» THE EXERCISE
Print out every line, exactly as written.

» DATA EXTRACT
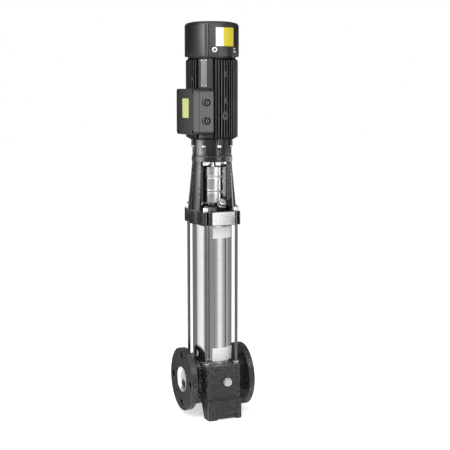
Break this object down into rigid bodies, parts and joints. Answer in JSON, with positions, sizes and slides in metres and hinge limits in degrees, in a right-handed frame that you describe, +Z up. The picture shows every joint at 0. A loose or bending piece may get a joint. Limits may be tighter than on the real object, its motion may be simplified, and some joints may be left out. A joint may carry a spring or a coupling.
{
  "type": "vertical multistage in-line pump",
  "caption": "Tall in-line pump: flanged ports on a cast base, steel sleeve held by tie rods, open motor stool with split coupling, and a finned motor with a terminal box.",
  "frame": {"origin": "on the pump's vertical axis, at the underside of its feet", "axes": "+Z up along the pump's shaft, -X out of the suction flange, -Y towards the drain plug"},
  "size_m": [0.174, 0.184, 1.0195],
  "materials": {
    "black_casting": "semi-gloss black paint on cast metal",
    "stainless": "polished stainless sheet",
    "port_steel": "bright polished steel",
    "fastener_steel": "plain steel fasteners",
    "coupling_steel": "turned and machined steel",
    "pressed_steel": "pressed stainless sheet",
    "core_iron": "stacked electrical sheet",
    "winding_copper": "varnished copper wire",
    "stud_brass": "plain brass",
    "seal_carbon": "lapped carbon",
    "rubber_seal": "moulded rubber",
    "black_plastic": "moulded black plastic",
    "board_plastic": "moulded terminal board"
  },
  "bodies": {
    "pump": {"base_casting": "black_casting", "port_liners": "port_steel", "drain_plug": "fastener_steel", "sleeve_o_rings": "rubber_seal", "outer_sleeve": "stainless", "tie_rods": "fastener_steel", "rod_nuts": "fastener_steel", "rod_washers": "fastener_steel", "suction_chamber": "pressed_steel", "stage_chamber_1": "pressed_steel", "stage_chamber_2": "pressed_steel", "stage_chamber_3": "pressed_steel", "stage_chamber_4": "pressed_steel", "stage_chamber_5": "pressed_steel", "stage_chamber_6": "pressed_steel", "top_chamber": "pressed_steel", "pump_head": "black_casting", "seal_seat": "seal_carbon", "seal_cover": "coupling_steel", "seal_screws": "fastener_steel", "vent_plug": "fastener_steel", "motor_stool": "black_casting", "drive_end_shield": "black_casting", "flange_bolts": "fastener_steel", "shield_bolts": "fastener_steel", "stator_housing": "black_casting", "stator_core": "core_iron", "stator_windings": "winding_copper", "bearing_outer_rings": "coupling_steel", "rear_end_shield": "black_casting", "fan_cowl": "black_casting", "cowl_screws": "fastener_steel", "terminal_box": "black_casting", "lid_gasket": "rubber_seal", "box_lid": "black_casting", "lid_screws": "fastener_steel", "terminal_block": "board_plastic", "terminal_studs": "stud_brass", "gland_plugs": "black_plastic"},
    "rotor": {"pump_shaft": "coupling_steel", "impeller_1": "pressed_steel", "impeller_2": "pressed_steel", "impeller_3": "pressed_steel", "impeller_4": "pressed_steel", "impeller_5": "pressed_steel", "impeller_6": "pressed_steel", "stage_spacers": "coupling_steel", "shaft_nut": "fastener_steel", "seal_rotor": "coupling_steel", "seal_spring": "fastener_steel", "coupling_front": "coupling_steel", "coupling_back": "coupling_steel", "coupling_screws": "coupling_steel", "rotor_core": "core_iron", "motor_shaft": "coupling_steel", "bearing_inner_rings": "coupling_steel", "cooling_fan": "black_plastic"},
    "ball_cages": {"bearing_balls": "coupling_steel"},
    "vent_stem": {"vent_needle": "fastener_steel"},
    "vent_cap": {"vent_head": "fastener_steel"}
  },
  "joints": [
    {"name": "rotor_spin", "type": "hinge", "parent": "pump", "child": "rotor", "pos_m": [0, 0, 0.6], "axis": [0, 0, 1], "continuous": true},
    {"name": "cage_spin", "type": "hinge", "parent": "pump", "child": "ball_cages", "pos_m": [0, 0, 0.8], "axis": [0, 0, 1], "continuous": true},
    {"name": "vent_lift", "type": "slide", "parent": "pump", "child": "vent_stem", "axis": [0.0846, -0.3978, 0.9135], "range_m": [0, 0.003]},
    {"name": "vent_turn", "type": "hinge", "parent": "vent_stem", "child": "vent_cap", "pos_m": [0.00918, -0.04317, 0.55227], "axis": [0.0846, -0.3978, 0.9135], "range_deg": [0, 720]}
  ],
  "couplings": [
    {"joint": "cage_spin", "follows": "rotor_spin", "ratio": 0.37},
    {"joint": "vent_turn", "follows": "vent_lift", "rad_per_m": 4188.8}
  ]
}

» RESPONSE FOR THIS EXERCISE
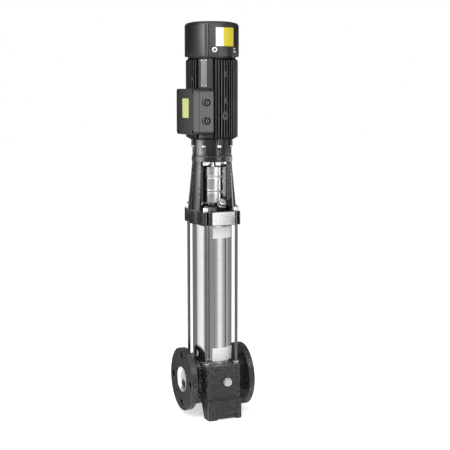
Break this object down into rigid bodies, parts and joints. Answer in JSON, with positions, sizes and slides in metres and hinge limits in degrees, in a right-handed frame that you describe, +Z up. The picture shows every joint at 0. A loose or bending piece may get a joint. Limits may be tighter than on the real object, its motion may be simplified, and some joints may be left out. A joint may carry a spring or a coupling.
{
  "type": "vertical multistage in-line pump",
  "caption": "Tall in-line pump: flanged ports on a cast base, steel sleeve held by tie rods, open motor stool with split coupling, and a finned motor with a terminal box.",
  "frame": {"origin": "on the pump's vertical axis, at the underside of its feet", "axes": "+Z up along the pump's shaft, -X out of the suction flange, -Y towards the drain plug"},
  "size_m": [0.174, 0.184, 1.0195],
  "materials": {
    "black_casting": "semi-gloss black paint on cast metal",
    "stainless": "polished stainless sheet",
    "port_steel": "bright polished steel",
    "fastener_steel": "plain steel fasteners",
    "coupling_steel": "turned and machined steel",
    "pressed_steel": "pressed stainless sheet",
    "core_iron": "stacked electrical sheet",
    "winding_copper": "varnished copper wire",
    "stud_brass": "plain brass",
    "seal_carbon": "lapped carbon",
    "rubber_seal": "moulded rubber",
    "black_plastic": "moulded black plastic",
    "board_plastic": "moulded terminal board"
  },
  "bodies": {
    "pump": {"base_casting": "black_casting", "port_liners": "port_steel", "drain_plug": "fastener_steel", "sleeve_o_rings": "rubber_seal", "outer_sleeve": "stainless", "tie_rods": "fastener_steel", "rod_nuts": "fastener_steel", "rod_washers": "fastener_steel", "suction_chamber": "pressed_steel", "stage_chamber_1": "pressed_steel", "stage_chamber_2": "pressed_steel", "stage_chamber_3": "pressed_steel", "stage_chamber_4": "pressed_steel", "stage_chamber_5": "pressed_steel", "stage_chamber_6": "pressed_steel", "top_chamber": "pressed_steel", "pump_head": "black_casting", "seal_seat": "seal_carbon", "seal_cover": "coupling_steel", "seal_screws": "fastener_steel", "vent_plug": "fastener_steel", "motor_stool": "black_casting", "drive_end_shield": "black_casting", "flange_bolts": "fastener_steel", "shield_bolts": "fastener_steel", "stator_housing": "black_casting", "stator_core": "core_iron", "stator_windings": "winding_copper", "bearing_outer_rings": "coupling_steel", "rear_end_shield": "black_casting", "fan_cowl": "black_casting", "cowl_screws": "fastener_steel", "terminal_box": "black_casting", "lid_gasket": "rubber_seal", "box_lid": "black_casting", "lid_screws": "fastener_steel", "terminal_block": "board_plastic", "terminal_studs": "stud_brass", "gland_plugs": "black_plastic"},
    "rotor": {"pump_shaft": "coupling_steel", "impeller_1": "pressed_steel", "impeller_2": "pressed_steel", "impeller_3": "pressed_steel", "impeller_4": "pressed_steel", "impeller_5": "pressed_steel", "impeller_6": "pressed_steel", "stage_spacers": "coupling_steel", "shaft_nut": "fastener_steel", "seal_rotor": "coupling_steel", "seal_spring": "fastener_steel", "coupling_front": "coupling_steel", "coupling_back": "coupling_steel", "coupling_screws": "coupling_steel", "rotor_core": "core_iron", "motor_shaft": "coupling_steel", "bearing_inner_rings": "coupling_steel", "cooling_fan": "black_plastic"},
    "ball_cages": {"bearing_balls": "coupling_steel"},
    "vent_stem": {"vent_needle": "fastener_steel"},
    "vent_cap": {"vent_head": "fastener_steel"}
  },
  "joints": [
    {"name": "rotor_spin", "type": "hinge", "parent": "pump", "child": "rotor", "pos_m": [0, 0, 0.6], "axis": [0, 0, 1], "continuous": true},
    {"name": "cage_spin", "type": "hinge", "parent": "pump", "child": "ball_cages", "pos_m": [0, 0, 0.8], "axis": [0, 0, 1], "continuous": true},
    {"name": "vent_lift", "type": "slide", "parent": "pump", "child": "vent_stem", "axis": [0.0846, -0.3978, 0.9135], "range_m": [0, 0.003]},
    {"name": "vent_turn", "type": "hinge", "parent": "vent_stem", "child": "vent_cap", "pos_m": [0.00918, -0.04317, 0.55227], "axis": [0.0846, -0.3978, 0.9135], "range_deg": [0, 720]}
  ],
  "couplings": [
    {"joint": "cage_spin", "follows": "rotor_spin", "ratio": 0.37},
    {"joint": "vent_turn", "follows": "vent_lift", "rad_per_m": 4188.8}
  ]
}